In operation, tasks like power measurement on 20MHz carrier bands are not directly mapped to individual SPUs.
“You don’t need to. Four SPUs is what we need to handle five carriers – not only five carriers, but 3G or 2G as well,” said Gresset. “The RTOS will split into tasks and hand one off after the other, so all four SPUs do measurement on carrier one, then all four SPUs work on carrier two, and so on.”
According to him, there is enough capacity to handle ‘dual connection’ from LTE-Advanced Pro Release 13 – one handset connecting to two basestations at the same time – something which doubles processing complexity.
According to Gresset, some phone vendors implement voice compression in the PHY controller to save adding an audio processor core, and the X4 has enough capacity to run the new EVS voice codec alongside everything else – something which takes 10x more memory and five times more computing than the wideband AMR codec. By the way, he commends EVS: “Voice is very high quality and it does voice and audio equally well.”
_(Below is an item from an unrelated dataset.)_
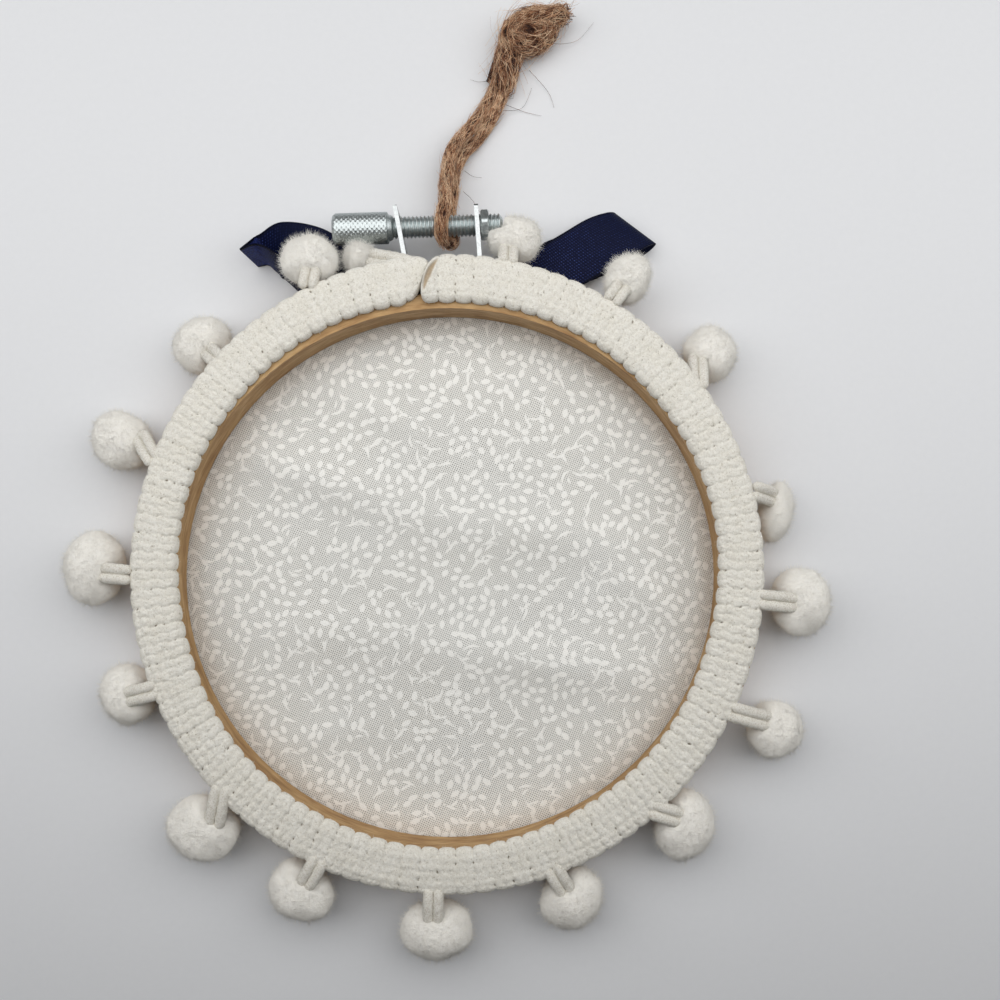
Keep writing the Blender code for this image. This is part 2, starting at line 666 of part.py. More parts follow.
def make_bow_loop(name, rows, parent):
    """A loop of ribbon swept through its rows, which turn and tilt it on the way."""
    middles = curve_through([Vector(row[:3]) for row in rows], BOW_SECTIONS)
    turns = curve_through([Vector((row.heading, row.lean, row.width)) for row in rows], BOW_SECTIONS)
    sections = []
    for i, middle in enumerate(middles):
        along = (middles[min(i + 1, BOW_SECTIONS - 1)] - middles[max(i - 1, 0)]).normalized()
        heading, lean, width = math.radians(turns[i].x), math.radians(turns[i].y), turns[i].z
        level = math.cos(lean)
        up_edge = Vector((math.cos(heading) * level, math.sin(heading) * level, math.sin(lean)))
        face = along.cross(up_edge).normalized() * SHEET / 2
        half = up_edge * width / 2
        corners = [middle - half - face, middle + half - face, middle + half + face, middle - half + face]
        for corner in corners:
            corner.z = max(corner.z, 0.02)
        sections.append(corners)
    return add_piece(name, loft(sections), "navy_satin", parent, sharp=60)


def stand_on_origin(bench, cord_names):
    """Moves the whole so that the middle of its footprint is at the origin, the hanger left out."""
    bpy.context.view_layer.update()
    points = []
    for piece in bpy.data.objects:
        if piece.type == "MESH" and not piece.hide_render and piece.name not in cord_names:
            points += [piece.matrix_world @ vert.co for vert in piece.data.vertices]
    for axis in range(2):
        values = [point[axis] for point in points]
        bench.location[axis] = -(min(values) + max(values)) / 2
    bench.location.z = -min(point.z for point in points)


def main():
    for old in list(bpy.data.objects):
        bpy.data.objects.remove(old, do_unlink=True)
    bench = bpy.data.objects.new("bench", None)
    hoop = bpy.data.objects.new("hoop_frame", None)
    axis = bpy.data.objects.new("screw_axis", None)
    for empty in (bench, hoop, axis):
        bpy.context.collection.objects.link(empty)
    hoop.parent = bench
    hoop.location.z = HOOP_TO_SURFACE.translation.z * MM
    hoop.rotation_euler.x = LEAN
    axis.parent = hoop
    axis.location = (0, SCREW_Y * MM, SCREW_Z * MM)
    axis.rotation_euler.z = math.radians(SCREW_TURN)

    ring_band("inner_ring", INNER_RING_INSIDE, CLOTH_WALL_INSIDE - GAP, SHEET + 2 * GAP, RING_HEIGHT, None, hoop)
    split = (RING_END_LEFT, RING_END_RIGHT + 360)
    ring_band("outer_ring", OUTER_RING_INSIDE, OUTER_RING_OUTSIDE, 0.0, RING_HEIGHT, split, hoop)
    make_cloth(hoop)
    make_braid(hoop)
    for row in POMPOMS:
        make_pompom(row, bench)
        make_tie(row, bench)
    cutter = make_hole_cutter(axis)
    make_ear("ear_left", LEFT_EAR_TIP, RING_END_LEFT, 1, cutter, hoop)
    make_ear("ear_right", RIGHT_EAR_TIP, RING_END_RIGHT, -1, cutter, hoop)
    make_nut(axis)
    make_screw(axis)
    make_strand("twine_left", twine_line(-1), bench)
    make_strand("twine_right", twine_line(1), bench)
    make_strand("twine_end", [Vector(point) for point in TWINE_END_ROUTE], bench)
    make_twine_knot(bench)
    make_bow_knot(bench)
    make_bow_loop("bow_loop_left", LEFT_LOOP, bench)
    make_bow_loop("bow_loop_right", RIGHT_LOOP, bench)
    stand_on_origin(bench, {"twine_left", "twine_right", "twine_end", "twine_knot"})


main()
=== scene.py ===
# %% [markdown]
# # Hoop embroidery art, seen from the back
#
# A small bamboo hoop lies face down on a pale table. It holds printed cotton, wears a scalloped
# braid with pompoms round its back edge, leans on a navy ribbon bow and hangs from a jute loop that
# goes round its thumb screw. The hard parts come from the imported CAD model; this lesson dresses
# them, one piece at a time. It works in millimetres, because that is how a hoop is measured, and
# turns them into metres when a mesh is made.

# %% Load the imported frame
import math

import bpy
import numpy as np
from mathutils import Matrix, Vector, noise


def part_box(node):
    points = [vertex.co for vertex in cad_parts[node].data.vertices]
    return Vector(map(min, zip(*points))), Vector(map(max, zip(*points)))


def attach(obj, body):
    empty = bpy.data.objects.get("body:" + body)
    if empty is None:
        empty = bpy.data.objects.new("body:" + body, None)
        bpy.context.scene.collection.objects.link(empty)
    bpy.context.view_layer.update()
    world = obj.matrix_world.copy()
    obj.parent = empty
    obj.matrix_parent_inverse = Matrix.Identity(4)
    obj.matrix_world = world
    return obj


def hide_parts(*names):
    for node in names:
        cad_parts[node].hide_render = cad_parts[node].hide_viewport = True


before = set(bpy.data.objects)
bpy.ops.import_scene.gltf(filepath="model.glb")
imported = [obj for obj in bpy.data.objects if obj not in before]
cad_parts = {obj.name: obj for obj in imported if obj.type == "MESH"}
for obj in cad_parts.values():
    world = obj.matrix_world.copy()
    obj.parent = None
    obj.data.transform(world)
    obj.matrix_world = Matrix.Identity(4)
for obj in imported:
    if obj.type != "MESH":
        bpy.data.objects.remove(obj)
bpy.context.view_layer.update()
MM = 0.001

# %% [markdown]
# ## Where the hoop lies
#
# The hoop isn't level: its top edge rests on the bow, so it leans by a degree and a half. Each
# piece sewn or glued to it is described on a level hoop first, which is easier to think about, and
# `on_table` then tips it. Pieces that lie on the table, such as the jute, only need `beside_hoop`.

# %% Lean and place of the hoop
HOOP_OVAL = 0.008  # a pressed hoop is a little wider than tall
LEAN_LIFT = 2.74
LEAN_REACH = 54.2 * (1 - HOOP_OVAL)
LEAN = math.asin(LEAN_LIFT / (2 * LEAN_REACH))
RING_MIDDLE_HEIGHT = 5.3
ring_low, ring_high = (np.array(corner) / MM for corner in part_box("inner_ring"))
ring_middle = (ring_low + ring_high) / 2
BENCH = np.array([ring_middle[0], ring_middle[1] + RING_MIDDLE_HEIGHT * math.sin(LEAN), 0.0])


def xyz(x, y, z):
    """Points from their three coordinates."""
    return np.stack(np.broadcast_arrays(x, y, z), -1)


def beside_hoop(points):
    """Millimetres from the hoop's middle, as millimetres in the frame."""
    return np.asarray(points, float) + BENCH


def on_table(points):
    """Points of the level hoop, leant as it lies on the table."""
    x, y, z = np.moveaxis(np.asarray(points, float), -1, 0)
    sine, cosine = math.sin(LEAN), math.cos(LEAN)
    return beside_hoop(xyz(x, y * cosine - z * sine, y * sine + z * cosine + LEAN_REACH * sine))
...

If your super-phone is going to need a XC4500 anyway, why not do everything in that and forget the X4?
Gresset’s answer is that it would be power inefficient, adding that in a basestation an XC4500 could indeed control multiple XC4500s.
Away from phones, said Gresset, future New Ceva-X processors with only one or two SPUs will be developed to handle a spectrum of baseband applications from the X4 down to simple machine-to-machine modems.
What else at MWC?
As well as showcasing the X4 high-end mobile phone baseband processor at Mobile World Congress this week, Ceva is demonstrating Dragonfly 2, a machine-to-machine platform that implements LTE Cat-0 using the firm’s XC5 processor and an FPGA.
Actually, said Ceva, it “supports every M2M standard including: LTE MTC Cat-1, LTE MTC Cat-0, LTE MTC Cat-M, 802.11n/ah Wi-Fi, PLC, 802.15.4g, ZigBee, GNSS, LTE-OTDOA, NB-IoT, LoRa and Sigfox”.
At MWC, Dragonfly will be operating dual-mode inside a flying drone – implementing LTE Cat-0 comms and a GPS receiver.